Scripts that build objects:
━━━━━━━━
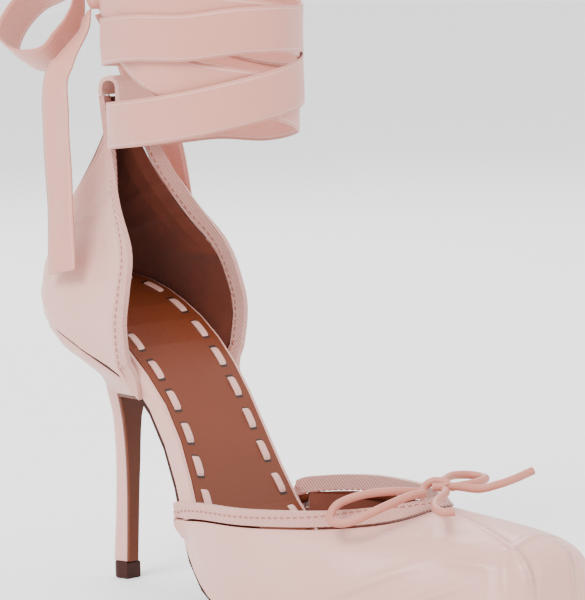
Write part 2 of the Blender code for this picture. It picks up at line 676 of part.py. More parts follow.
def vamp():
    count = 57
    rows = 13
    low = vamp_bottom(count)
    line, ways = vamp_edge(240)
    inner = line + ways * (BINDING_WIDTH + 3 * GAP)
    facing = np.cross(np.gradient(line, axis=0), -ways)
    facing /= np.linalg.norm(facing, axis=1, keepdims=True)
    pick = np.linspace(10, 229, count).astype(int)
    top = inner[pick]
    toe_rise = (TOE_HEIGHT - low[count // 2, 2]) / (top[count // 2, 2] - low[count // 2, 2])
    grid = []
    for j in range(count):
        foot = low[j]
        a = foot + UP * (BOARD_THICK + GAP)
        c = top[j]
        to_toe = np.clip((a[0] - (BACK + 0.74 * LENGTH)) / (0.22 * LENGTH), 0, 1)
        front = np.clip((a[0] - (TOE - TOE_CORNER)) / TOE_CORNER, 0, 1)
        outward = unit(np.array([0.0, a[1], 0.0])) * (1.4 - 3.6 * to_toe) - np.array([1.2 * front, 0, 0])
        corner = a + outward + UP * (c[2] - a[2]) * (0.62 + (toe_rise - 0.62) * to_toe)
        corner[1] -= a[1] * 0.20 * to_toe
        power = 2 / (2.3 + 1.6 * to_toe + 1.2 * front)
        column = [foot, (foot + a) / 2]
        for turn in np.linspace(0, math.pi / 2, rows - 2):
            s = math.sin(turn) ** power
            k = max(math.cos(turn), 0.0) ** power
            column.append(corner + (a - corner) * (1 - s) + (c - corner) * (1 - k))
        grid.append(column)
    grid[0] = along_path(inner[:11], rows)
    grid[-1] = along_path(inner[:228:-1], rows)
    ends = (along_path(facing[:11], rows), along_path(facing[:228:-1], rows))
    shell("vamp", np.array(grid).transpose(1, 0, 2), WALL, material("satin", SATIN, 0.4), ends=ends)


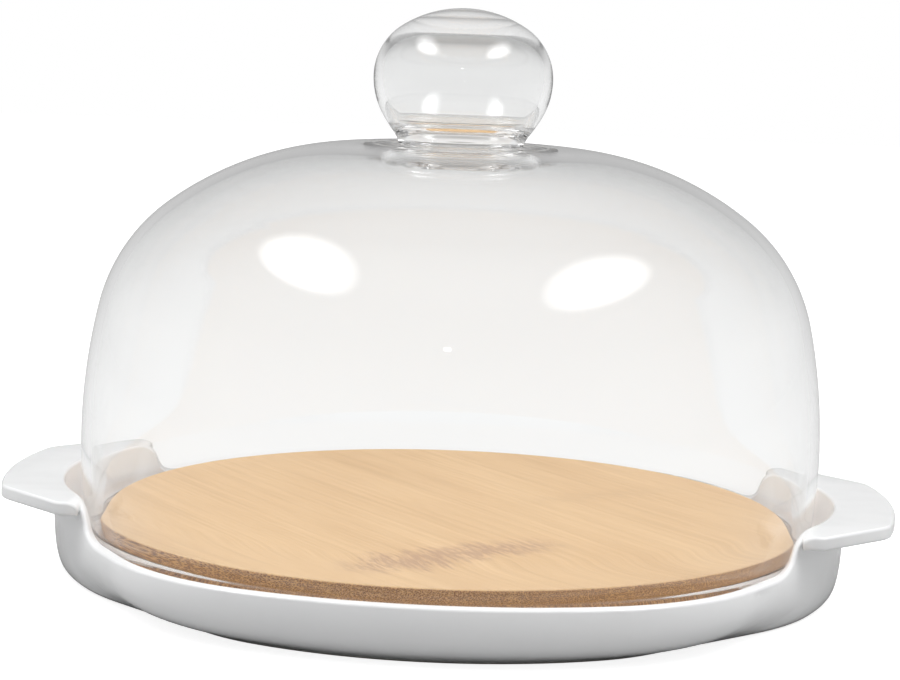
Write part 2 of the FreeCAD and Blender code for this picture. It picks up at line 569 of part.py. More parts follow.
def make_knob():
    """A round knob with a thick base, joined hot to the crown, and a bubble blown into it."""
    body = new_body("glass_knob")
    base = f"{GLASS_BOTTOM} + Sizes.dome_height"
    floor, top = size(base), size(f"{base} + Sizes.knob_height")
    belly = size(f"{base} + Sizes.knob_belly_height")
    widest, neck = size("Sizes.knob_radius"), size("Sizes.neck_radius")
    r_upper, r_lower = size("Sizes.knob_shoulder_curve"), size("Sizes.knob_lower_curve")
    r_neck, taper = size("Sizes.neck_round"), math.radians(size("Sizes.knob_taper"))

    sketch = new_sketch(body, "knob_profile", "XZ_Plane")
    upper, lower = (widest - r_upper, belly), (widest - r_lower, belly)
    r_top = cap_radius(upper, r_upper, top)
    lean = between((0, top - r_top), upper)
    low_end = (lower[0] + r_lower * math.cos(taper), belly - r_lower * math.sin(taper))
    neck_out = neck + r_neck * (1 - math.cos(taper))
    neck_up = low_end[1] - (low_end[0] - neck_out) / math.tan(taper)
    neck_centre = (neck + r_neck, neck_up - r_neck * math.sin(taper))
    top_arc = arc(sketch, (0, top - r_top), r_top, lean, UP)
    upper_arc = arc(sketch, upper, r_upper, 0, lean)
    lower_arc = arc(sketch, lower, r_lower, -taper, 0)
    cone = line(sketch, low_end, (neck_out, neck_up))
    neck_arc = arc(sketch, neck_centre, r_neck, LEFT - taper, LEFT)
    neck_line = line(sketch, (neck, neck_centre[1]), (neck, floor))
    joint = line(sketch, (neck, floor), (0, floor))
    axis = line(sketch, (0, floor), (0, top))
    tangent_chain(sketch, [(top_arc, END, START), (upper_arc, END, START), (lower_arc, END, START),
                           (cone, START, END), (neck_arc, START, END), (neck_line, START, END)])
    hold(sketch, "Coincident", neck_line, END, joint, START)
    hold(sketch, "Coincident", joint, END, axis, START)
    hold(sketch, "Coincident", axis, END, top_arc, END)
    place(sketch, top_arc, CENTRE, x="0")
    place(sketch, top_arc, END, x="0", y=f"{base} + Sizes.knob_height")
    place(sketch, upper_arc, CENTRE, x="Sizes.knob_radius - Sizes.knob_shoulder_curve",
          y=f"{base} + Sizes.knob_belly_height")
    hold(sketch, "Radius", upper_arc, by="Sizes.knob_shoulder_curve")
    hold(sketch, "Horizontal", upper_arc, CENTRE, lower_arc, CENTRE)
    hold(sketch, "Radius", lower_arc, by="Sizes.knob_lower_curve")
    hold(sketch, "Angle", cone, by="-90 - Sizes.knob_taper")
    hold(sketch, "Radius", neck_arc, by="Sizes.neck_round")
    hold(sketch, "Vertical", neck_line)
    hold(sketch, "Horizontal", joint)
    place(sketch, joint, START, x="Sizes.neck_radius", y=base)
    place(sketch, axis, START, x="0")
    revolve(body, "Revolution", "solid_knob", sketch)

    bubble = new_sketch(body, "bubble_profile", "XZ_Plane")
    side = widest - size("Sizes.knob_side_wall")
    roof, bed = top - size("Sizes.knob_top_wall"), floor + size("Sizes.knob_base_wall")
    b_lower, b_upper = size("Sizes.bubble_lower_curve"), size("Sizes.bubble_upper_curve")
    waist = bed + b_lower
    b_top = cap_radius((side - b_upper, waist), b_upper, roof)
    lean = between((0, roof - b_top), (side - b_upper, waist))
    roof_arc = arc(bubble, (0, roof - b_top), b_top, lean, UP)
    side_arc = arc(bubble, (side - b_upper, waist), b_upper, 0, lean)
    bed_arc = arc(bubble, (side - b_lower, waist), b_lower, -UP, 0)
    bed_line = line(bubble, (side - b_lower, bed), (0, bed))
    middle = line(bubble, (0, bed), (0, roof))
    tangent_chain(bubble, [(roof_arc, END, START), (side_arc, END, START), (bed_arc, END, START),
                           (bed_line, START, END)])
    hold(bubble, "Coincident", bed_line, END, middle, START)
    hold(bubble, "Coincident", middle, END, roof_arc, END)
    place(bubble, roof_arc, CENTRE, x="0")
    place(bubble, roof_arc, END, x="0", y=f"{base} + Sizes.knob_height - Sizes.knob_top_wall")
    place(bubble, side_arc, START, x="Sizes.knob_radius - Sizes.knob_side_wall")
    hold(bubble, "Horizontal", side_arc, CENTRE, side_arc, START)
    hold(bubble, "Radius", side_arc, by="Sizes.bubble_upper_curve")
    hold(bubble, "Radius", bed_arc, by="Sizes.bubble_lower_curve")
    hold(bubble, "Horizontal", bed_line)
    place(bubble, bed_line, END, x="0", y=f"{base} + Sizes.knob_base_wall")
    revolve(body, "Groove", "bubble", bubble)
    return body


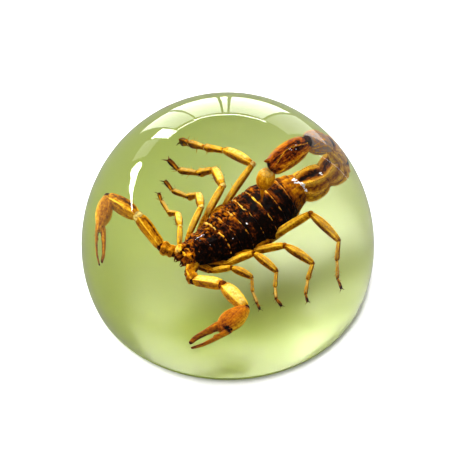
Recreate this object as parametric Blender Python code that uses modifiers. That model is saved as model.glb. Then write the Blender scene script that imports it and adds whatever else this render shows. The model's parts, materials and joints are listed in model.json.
━━━━━━━━
* What is needed: Each line of the material above either contains the word "this" or does not; state how many do, and nothing else.

* Exercise answer: 3